Write out exactly the lines from the start of the entries through the one that contains "# The table, the room and the light", including both.

## PROVIDED DATA
────────────────────────────────────────
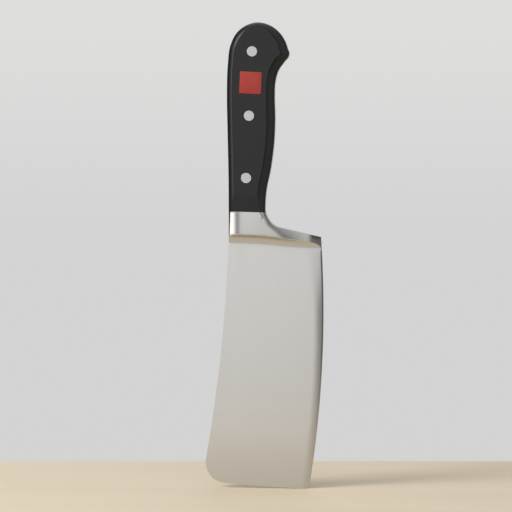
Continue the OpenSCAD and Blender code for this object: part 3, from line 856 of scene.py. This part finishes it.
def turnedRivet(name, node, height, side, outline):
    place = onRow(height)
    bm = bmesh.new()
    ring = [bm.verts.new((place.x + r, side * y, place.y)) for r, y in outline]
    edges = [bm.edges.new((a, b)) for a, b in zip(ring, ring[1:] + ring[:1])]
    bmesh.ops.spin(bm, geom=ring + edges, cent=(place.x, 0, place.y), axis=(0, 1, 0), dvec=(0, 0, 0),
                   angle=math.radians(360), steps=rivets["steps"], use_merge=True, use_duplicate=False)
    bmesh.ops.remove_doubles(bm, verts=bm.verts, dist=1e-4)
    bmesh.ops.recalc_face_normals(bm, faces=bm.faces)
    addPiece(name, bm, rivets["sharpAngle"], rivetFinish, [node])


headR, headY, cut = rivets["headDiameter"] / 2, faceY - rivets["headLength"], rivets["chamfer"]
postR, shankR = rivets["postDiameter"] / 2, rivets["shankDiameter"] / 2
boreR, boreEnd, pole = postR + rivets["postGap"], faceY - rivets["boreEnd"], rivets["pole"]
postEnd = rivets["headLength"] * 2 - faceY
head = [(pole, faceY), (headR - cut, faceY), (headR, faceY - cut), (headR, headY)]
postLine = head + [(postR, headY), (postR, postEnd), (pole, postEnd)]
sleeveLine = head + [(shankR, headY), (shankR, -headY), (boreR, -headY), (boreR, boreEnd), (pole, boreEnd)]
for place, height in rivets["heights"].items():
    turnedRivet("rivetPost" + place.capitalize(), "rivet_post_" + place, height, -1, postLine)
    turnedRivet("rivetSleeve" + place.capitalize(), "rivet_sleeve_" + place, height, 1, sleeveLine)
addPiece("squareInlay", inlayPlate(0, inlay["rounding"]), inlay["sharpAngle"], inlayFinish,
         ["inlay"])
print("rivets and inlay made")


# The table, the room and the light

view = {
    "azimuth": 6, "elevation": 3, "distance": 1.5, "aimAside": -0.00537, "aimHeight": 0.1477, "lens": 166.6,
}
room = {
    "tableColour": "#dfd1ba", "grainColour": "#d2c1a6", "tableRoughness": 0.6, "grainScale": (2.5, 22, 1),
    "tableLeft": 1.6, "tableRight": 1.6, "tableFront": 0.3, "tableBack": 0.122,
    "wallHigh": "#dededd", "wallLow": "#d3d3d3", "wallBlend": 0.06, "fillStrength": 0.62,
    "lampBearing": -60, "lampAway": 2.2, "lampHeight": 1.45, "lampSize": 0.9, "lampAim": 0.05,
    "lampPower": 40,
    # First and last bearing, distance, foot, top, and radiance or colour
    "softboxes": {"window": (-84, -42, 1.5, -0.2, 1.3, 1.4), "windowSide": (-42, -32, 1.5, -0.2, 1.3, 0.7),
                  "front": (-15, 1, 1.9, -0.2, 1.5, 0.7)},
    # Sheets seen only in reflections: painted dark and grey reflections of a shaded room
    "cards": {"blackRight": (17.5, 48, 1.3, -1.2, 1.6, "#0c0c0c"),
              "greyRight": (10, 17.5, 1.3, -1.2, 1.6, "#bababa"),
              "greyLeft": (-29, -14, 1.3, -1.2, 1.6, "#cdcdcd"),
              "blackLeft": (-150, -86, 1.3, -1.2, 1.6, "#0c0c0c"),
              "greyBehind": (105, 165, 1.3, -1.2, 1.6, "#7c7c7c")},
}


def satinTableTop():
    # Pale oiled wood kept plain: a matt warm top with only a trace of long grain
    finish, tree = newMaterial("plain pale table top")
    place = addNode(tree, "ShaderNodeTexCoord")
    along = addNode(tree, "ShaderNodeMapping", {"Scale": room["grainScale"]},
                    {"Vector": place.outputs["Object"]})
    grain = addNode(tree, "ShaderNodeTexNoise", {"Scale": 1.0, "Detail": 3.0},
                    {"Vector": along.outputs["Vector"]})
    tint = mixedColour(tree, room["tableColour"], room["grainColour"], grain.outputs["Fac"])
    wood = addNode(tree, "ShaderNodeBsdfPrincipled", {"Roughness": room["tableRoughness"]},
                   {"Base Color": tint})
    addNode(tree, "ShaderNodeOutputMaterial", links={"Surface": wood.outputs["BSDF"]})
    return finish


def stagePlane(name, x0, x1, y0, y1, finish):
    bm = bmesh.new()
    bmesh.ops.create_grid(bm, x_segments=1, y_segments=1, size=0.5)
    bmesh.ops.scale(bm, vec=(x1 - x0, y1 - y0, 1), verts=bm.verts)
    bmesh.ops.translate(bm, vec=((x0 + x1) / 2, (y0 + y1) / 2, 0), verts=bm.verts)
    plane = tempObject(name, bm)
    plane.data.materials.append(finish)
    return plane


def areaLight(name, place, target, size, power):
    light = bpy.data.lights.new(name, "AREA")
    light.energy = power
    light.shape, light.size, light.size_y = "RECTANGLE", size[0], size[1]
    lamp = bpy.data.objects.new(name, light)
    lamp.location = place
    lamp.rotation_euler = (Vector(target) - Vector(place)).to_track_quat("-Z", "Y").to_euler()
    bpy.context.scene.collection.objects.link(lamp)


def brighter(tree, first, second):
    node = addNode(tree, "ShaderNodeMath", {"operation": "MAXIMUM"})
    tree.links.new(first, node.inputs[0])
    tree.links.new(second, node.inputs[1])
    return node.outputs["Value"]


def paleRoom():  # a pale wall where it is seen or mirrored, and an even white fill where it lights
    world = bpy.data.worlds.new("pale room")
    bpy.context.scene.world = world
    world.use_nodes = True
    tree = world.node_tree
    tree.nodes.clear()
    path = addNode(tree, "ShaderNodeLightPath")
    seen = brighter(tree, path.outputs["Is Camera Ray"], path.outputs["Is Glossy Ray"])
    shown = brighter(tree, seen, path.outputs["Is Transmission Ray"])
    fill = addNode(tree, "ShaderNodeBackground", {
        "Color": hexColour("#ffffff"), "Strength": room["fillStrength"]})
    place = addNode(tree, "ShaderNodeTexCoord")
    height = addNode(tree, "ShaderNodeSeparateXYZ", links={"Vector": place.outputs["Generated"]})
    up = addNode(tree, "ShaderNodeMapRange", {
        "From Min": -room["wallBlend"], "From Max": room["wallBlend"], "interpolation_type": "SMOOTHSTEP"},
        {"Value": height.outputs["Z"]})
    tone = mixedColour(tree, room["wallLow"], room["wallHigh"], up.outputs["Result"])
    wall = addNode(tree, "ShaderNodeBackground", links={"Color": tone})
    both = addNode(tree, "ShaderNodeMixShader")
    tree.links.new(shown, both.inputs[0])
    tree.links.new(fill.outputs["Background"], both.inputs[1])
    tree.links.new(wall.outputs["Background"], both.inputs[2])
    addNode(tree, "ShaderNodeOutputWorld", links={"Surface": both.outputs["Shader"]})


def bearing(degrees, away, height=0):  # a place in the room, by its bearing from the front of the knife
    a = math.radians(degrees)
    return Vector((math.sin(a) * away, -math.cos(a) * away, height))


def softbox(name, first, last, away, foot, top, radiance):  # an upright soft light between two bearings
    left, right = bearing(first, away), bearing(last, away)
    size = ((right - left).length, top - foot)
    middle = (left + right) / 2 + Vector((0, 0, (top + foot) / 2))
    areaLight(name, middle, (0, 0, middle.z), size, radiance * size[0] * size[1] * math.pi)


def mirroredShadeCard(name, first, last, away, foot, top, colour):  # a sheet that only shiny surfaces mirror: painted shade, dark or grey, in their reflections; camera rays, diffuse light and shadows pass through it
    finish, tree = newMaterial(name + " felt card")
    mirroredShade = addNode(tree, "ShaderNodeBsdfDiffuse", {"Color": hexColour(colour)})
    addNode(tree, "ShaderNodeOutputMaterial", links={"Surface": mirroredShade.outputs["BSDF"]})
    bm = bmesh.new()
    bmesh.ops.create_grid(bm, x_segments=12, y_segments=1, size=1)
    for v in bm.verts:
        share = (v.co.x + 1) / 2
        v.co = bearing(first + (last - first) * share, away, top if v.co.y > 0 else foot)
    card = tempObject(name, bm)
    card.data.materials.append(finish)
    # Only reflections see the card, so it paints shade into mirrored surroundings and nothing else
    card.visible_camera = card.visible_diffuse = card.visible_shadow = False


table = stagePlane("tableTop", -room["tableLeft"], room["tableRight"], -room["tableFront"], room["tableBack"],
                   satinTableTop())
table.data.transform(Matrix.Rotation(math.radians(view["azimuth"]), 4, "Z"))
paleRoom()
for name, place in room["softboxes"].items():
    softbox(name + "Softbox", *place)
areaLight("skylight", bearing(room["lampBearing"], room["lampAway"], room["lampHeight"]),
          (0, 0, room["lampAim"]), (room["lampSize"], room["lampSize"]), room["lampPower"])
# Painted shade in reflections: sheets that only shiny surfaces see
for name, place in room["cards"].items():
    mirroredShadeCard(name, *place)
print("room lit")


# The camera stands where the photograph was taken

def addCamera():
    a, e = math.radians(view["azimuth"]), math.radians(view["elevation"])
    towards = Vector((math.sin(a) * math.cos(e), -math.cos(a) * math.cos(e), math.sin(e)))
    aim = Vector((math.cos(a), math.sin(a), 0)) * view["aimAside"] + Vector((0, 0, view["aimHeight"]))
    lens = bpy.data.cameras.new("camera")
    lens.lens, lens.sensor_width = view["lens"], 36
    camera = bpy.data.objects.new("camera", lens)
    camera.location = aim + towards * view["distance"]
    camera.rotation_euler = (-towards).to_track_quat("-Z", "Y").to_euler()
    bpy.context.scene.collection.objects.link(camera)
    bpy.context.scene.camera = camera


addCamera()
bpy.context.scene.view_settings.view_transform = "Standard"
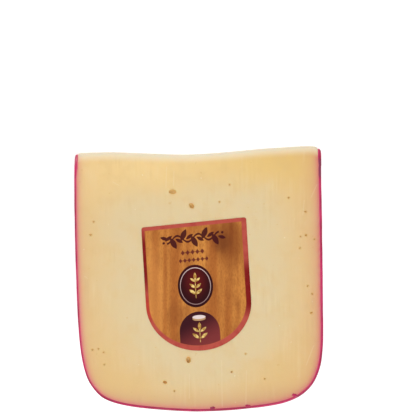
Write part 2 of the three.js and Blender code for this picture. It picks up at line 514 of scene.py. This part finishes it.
────────────────────────────────────────
## ANSWER BELOW
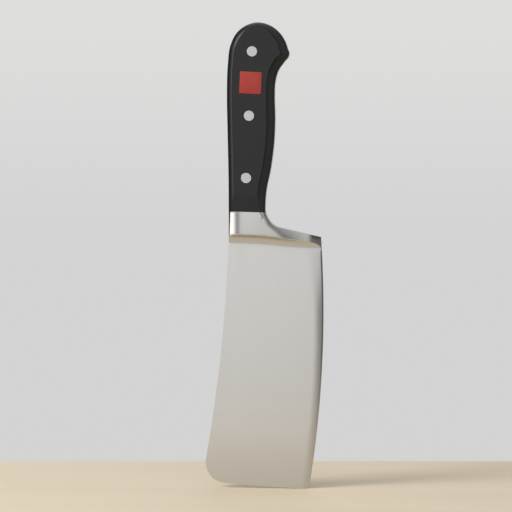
Continue the OpenSCAD and Blender code for this object: part 3, from line 856 of scene.py. This part finishes it.
def turnedRivet(name, node, height, side, outline):
    place = onRow(height)
    bm = bmesh.new()
    ring = [bm.verts.new((place.x + r, side * y, place.y)) for r, y in outline]
    edges = [bm.edges.new((a, b)) for a, b in zip(ring, ring[1:] + ring[:1])]
    bmesh.ops.spin(bm, geom=ring + edges, cent=(place.x, 0, place.y), axis=(0, 1, 0), dvec=(0, 0, 0),
                   angle=math.radians(360), steps=rivets["steps"], use_merge=True, use_duplicate=False)
    bmesh.ops.remove_doubles(bm, verts=bm.verts, dist=1e-4)
    bmesh.ops.recalc_face_normals(bm, faces=bm.faces)
    addPiece(name, bm, rivets["sharpAngle"], rivetFinish, [node])


headR, headY, cut = rivets["headDiameter"] / 2, faceY - rivets["headLength"], rivets["chamfer"]
postR, shankR = rivets["postDiameter"] / 2, rivets["shankDiameter"] / 2
boreR, boreEnd, pole = postR + rivets["postGap"], faceY - rivets["boreEnd"], rivets["pole"]
postEnd = rivets["headLength"] * 2 - faceY
head = [(pole, faceY), (headR - cut, faceY), (headR, faceY - cut), (headR, headY)]
postLine = head + [(postR, headY), (postR, postEnd), (pole, postEnd)]
sleeveLine = head + [(shankR, headY), (shankR, -headY), (boreR, -headY), (boreR, boreEnd), (pole, boreEnd)]
for place, height in rivets["heights"].items():
    turnedRivet("rivetPost" + place.capitalize(), "rivet_post_" + place, height, -1, postLine)
    turnedRivet("rivetSleeve" + place.capitalize(), "rivet_sleeve_" + place, height, 1, sleeveLine)
addPiece("squareInlay", inlayPlate(0, inlay["rounding"]), inlay["sharpAngle"], inlayFinish,
         ["inlay"])
print("rivets and inlay made")


# The table, the room and the light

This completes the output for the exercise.